Sep 28

I remember this feeling.

9:21 pm Category: archives, surgery

It’s called stress.

Between work (juggling three positions for this past week and the next two) and medical stuff and my usual worries, there is ample reason for me to be stressing.

How do I know that I am stressing? I wake up feeling nauseated and tired, even after 10 hours of sleep (like last night.) I have no appetite and no desire to do anything. I am SUPER-irritable and suffering from logorrhea, which is especially sucky at work.

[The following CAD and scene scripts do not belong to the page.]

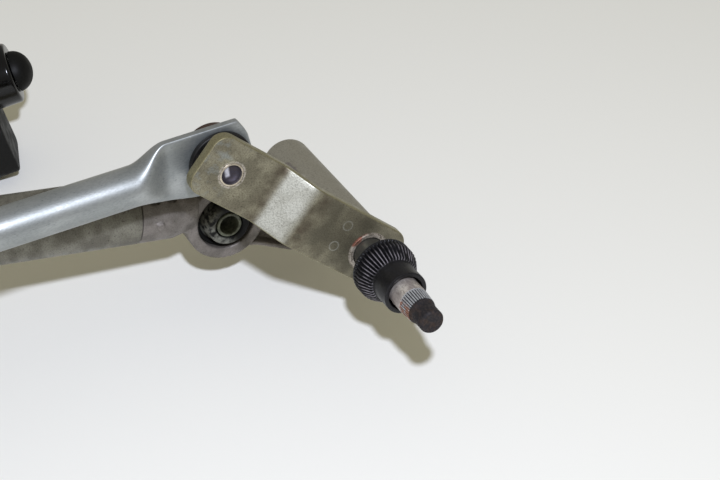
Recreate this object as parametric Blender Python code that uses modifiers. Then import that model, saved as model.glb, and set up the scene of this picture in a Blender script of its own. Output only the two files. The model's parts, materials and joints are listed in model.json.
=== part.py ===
"""Wiper linkage: two wiper pivots on a tubular frame, joined by ball-jointed rods.

The model is drawn in the face frame: x along the line that joins the two spindles, y up
the housings, z out along the spindles towards the wiper arms. One root empty turns that
frame upright, so in the world the spindles point to -Y and y becomes +Z. The origin is
the centre of the right spindle's tip. Heights named LEVEL are measured along a spindle
from the front face of its lever's hub, positive towards the tip.
"""

import math

import bmesh
import bpy
import numpy as np
from mathutils import Matrix, Vector

# Layout of the whole linkage
PIVOT_SPACING = 0.420
SPINDLE_PROJECTION = 0.045
CLEARANCE = 0.0003
LEVER_REST_ANGLE = 135.0

# Steel lever, a flat bar with a double bend
LEVER_LENGTH = 0.055
LEVER_WIDTH = 0.021
LEVER_THICKNESS = 0.004
LEVER_HUB_END = 0.011
LEVER_STUD_END = 0.0115
LEVER_CORNER = 0.005
LEVER_OVERHANG = 0.002
LEVER_STEP = 0.008
BEND_START = 0.0295
BEND_LENGTH = 0.0100
BEND_RADIUS = 0.005
STAKE_RADIUS = 0.0068
STAKE_HEIGHT = 0.0005

# Spindle
SPINDLE_RADIUS = 0.005
SHOULDER_RADIUS = 0.0052
SHOULDER_LEVEL = 0.0145
TIP_RADIUS = 0.0040
TIP_LENGTH = 0.0052
TIP_EDGE = 0.0010
TAIL_EDGE = 0.0010
CONE_LENGTH = 0.0023
BAND_LENGTH = 0.0052
BAND_FRONT_RADIUS = 0.00465
SERRATION_COUNT = 36
SERRATION_DEPTH = 0.00035
SPINDLE_TAIL = 0.0020

# Ribbed collar on the spindle
COLLAR_LEVEL = 0.0100
COLLAR_RADIUS = 0.0103
COLLAR_RIM_LENGTH = 0.0042
COLLAR_CONE_LENGTH = 0.0044
COLLAR_LENGTH = 0.0170
SLEEVE_RADIUS = 0.00725
SLEEVE_BORE = 0.00575
COLLAR_SEAT_LENGTH = 0.0042
RIDGE_COUNT = 48
RIDGE_DEPTH = 0.00065

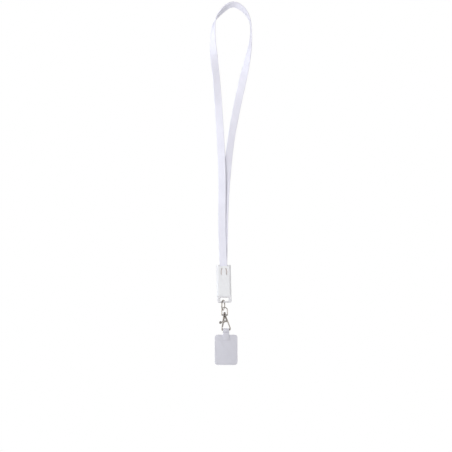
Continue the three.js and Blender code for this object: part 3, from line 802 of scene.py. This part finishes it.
# studio: white to the camera, bright panels at both sides, soft lamps that metal doesn't mirror
studio = {
    "floor": -0.62, "floorSize": 6.0, "floorPatches": 3.0,
    "floorTones": ((0.8, 0.8, 0.8, 1), (0.84, 0.84, 0.84, 1)),
    "dim": 0.36, "softShare": 0.5,
    "panels": 1.15, "panelShift": 0.12, "panelStart": (0.25, 0.6), "panelTop": (0.3, 0.7),
    "aim": (0, 0, -0.2),
}
lamps = [  # name, power, place, size, colour
    ("key", 52.0, (-1.25, -2.5, 0.55), 1.5, (1, 1, 1)),
    ("right", 6.0, (1.9, -0.6, 0.7), 0.8, (1, 1, 1)),
    ("side", 15.0, (-2.7, -0.35, 0.2), 1.0, (0.72, 0.84, 1.0)),
    ("low", 2.0, (0.3, -1.3, -0.9), 0.8, (1, 1, 1)),
    ("back", 38.0, (0.7, 2.7, -0.2), 1.5, (1, 1, 1)),
    ("top", 15.0, (0.3, 1.9, 2.2), 2.0, (1, 1, 1)),
]


def addLamps():
    for name, power, place, size, colour in lamps:
        data = bpy.data.lights.new(name, "AREA")
        data.shape = "DISK"
        data.energy = power
        data.size = size
        data.color = colour
        lamp = bpy.data.objects.new(name, data)
        bpy.context.collection.objects.link(lamp)
        lamp.location = place
        lamp.visible_glossy = False
        lamp.rotation_euler = (Vector(studio["aim"]) - Vector(place)).to_track_quat("-Z", "Y").to_euler()


def paintWorld():
    world = bpy.context.scene.world or bpy.data.worlds.new("studio")
    bpy.context.scene.world = world
    world.use_nodes = True
    shader = Shader(tree=world.node_tree)
    shader.tree.nodes.clear()
    way = shader.node("ShaderNodeTexCoord", output="Generated")
    aside = (shader.axis(way, "X") - studio["panelShift"]).maths("ABSOLUTE")
    high = shader.axis(way, "Z").maths("ABSOLUTE")
    panel = shader.ramp(aside, *studio["panelStart"]) * (1 - shader.ramp(high, *studio["panelTop"]))
    glossy = shader.node("ShaderNodeLightPath", output="Is Glossy Ray")
    share = glossy * (1 - studio["softShare"]) + studio["softShare"]
    room = shader.node("ShaderNodeBackground", None, {
        "Strength": (panel * studio["panels"] + studio["dim"]) * share})
    backdrop = shader.node("ShaderNodeBackground", None, {"Color": (1, 1, 1, 1)})
    toCamera = shader.node("ShaderNodeLightPath", output="Is Camera Ray")
    mixed = shader.node("ShaderNodeMixShader", None, {0: toCamera, 1: room, 2: backdrop})
    shader.node("ShaderNodeOutputWorld", None, {"Surface": mixed})


def layFloor():
    bpy.ops.mesh.primitive_plane_add(size=studio["floorSize"], location=(0, 0, studio["floor"]))
    floor = named("studioFloor")
    shader = Shader("paleFloor")
    patches = shader.noise(shader.place(), studio["floorPatches"])
    floor.data.materials.append(shader.finish(
        Base_Color=shader.blend(patches, *studio["floorTones"]), Roughness=0.9))


layFloor()
addLamps()
paintWorld()
bpy.context.scene.view_settings.view_transform = "Standard"
print("studio lit")
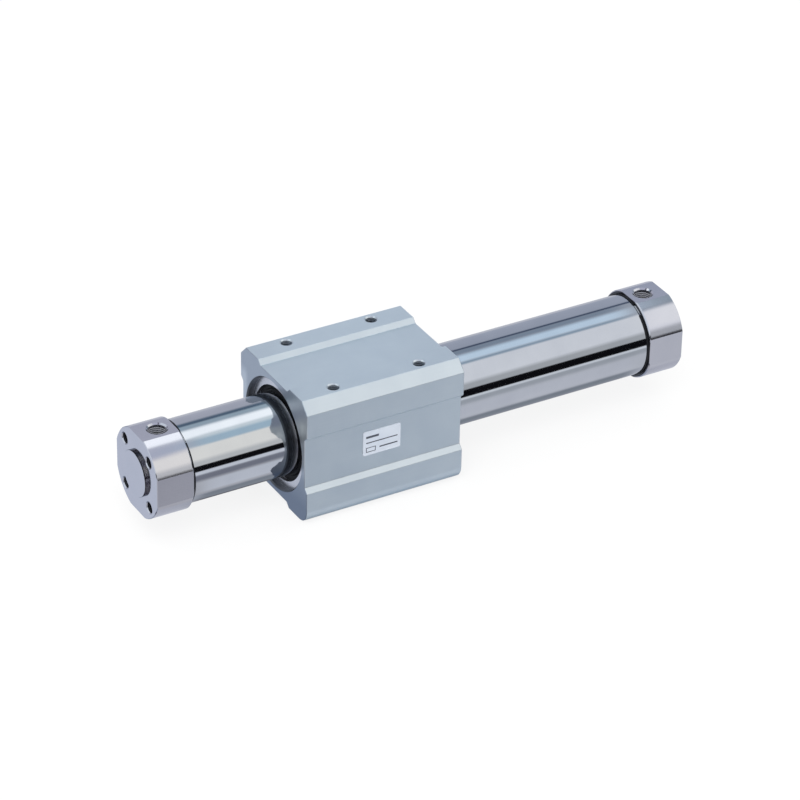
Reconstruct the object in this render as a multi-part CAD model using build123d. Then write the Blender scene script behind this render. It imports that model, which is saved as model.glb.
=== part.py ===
# Magnetically coupled rodless air cylinder, 50 mm bore, 200 mm stroke.
# Millimetres. X runs along the tube, Z is up through the ports, and the origin is
# on the tube's axis at mid length. "left" is the -X end and "right" the +X end.
import math
import os

from build123d import *

# Tube and stroke
stroke = 200.0
tube_bore = 50.0
tube_wall = 1.5
slider_at_rest = -39.5  # the slider's middle, from mid stroke

# Slider body, a square aluminium extrusion
slider_length = 110.0
slider_wall = 4.0  # from the bore to the floor of a face groove
slider_corner = 7.0  # chamfer along the two top corners
slider_round = 10.0  # radius along the two bottom corners
land_round = 0.5  # along the edges of the lands
groove_root = 0.8  # in the corners of the groove floors
face_groove_width = 40.0
face_groove_depth = 3.0
bore_rim = 1.0
edge_break = 0.4
slider_pitch_x = 60.0
slider_pitch_y = 60.0
slider_thread_depth = 12.0
end_gap = 8.0  # slider to head cover at the end of the stroke

# Head covers
cover_length = 25.0
cover_round_wall = 2.6  # outside the tube, on the round corners
cover_flat_wall = 1.0  # outside the tube, on the four flats
cover_shoulder = 1.0  # chamfer of the round corners at the inner end
boss_diameter = 30.0
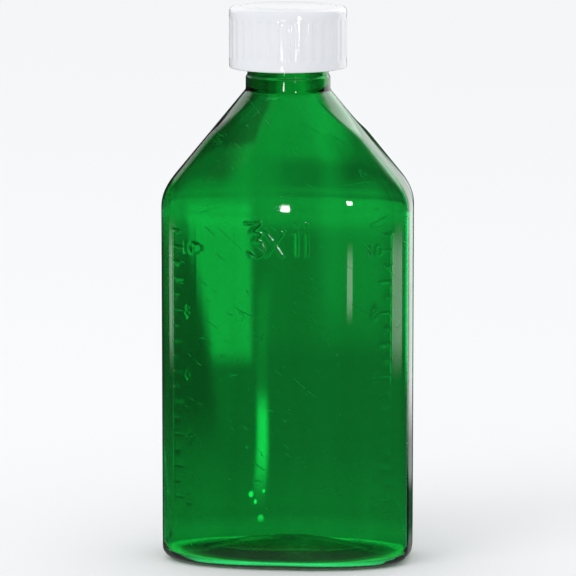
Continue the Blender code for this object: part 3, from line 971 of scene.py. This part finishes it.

The past five nights, dinner has been a bowl of Frosted Mini Wheats with 1% milk (all that we drink here at home - which is fine since I’m not a fan of milk) and breakfast has been… well, tea and picking at a muffin top from the cafe next door to work. I don’t have the urge or desire to eat anything else. Lunch has been a bit better, but even then it’s not like I’m devouring a ton of food. I just get to the point where I feel faint and physically need to eat, though I have no appetite. Yesterday and the day before, though, I just had a 12 oz. cup of soup each day. Today I had a little more than that. Thankfully.

Some of my stress was decreased by calling my insurance company and finding out what the hell was up with the claim from my first orthopedist. Turns out that his office not only filed the claim well after the accepted timeframe (February office visit - claim filed in September???) but that they used the wrong tax ID code for their office, making them come up as an out-of-network provider.

I got the correct info from my insurance company and tried calling the doctor to straighten it out. I tried calling for two hours straight; busy signal or no answer. I kept calling. Then it started going to the answering service. So - I wrote a letter and sent it via registered mail. Boom. Done. I instructed them to refile the claim using the proper tax ID # and informed them that they’d have to provide a letter of explanation to the insurance company outlining WHY the claim was so delinquent. And I tacked on that any further communication regarding this claim should be conducted with my insurance company, and thanked them for their prompt attention and for resolving this matter.

I’ll have to check the signature tracking at work tomorrow to make sure bitches got it.

I also made an appointment with a regular old primary care physician-type doctor, since I haven’t had a regular old checkup in… um… five years? I’ve seen specialists and mental health professionals, and I guess my gynecologist sort of qualifies, but she’s not one for the chatting and I need to chat. Because perhaps a lot of the things I’ve been experiencing lately are caused by one thing.

Perhaps this thing is hypothyroidism. My mother was recently diagnosed with Hashimoto’s thyroiditis and I was tested for hypothyroidism six years ago and the results were negative. Things can change, though. Check it - symptoms of hypothyroidism:

Fatigue - yup
Weakness - yup
Weight gain or increased difficulty losing weight - YUP
Coarse, dry hair - nah
Dry, rough pale skin - dry and pale, not rough
Hair loss - yup
Cold intolerance (can’t tolerate the cold like those around you)- yup
Muscle cramps and frequent muscle aches - yup
Constipation - nope
Depression - YUP
Irritability - yup
Memory loss - yup
Abnormal menstrual cycles - N/A since I regulate that medically
Decreased libido - N/A since I ain’t got no man

The doctor might send me off to an endocrinologist, but seeing a PCP is a good first step, I gather. I’d rather do this than just pick an endocrinologist off of my insurance website and start from there. A diagnosis would be a good start - self-diagnosis can only take a person so far. The appointment is next Friday. Three weeks later (Oct. 27), I have my wrist surgery. Chances are that I will be a less active web person during the recovery.

In the land of “things I’m looking forward to” - there is tomorrow, which is Friday and an indication that I made it through one week already. There is Saturday when I will be seeing “The Science of Sleep” with Kofi and Theresa. I am quite excited about that. I’m getting a sort of darker “Amelie” vibe about it (that’s probably the Michel Gondry effect)… and then there’s the stunning fact of Gael GarcĂ­a Bernal. Adorable. My age, so I don’t have to feel weird. And pretty damn sharp.

I saw an interview with him when “The Motorcycle Diaries” was first released (I don’t remember if it was Charlie Rose or what) and he was extremely well-spoken - more so than most of his acting kin for whom English was a FIRST language - and politically informed and just… I dunno. Dreamy. And, apparently, “when he was 14 he taught literacy to indigenous peoples in Mexico, most often with the Huichol Indians.” That’s just lovely.

Anyway, I’m feeling exhausted. I’m going to finish this mug of green tea (Harney and Sons Bangkok blend - green tea with coconut, lemongrass and ginger… delightful) and collapse on my bed. I’m not even washing off my eye makeup. Splashing any water on my face at this point would wake me up too much.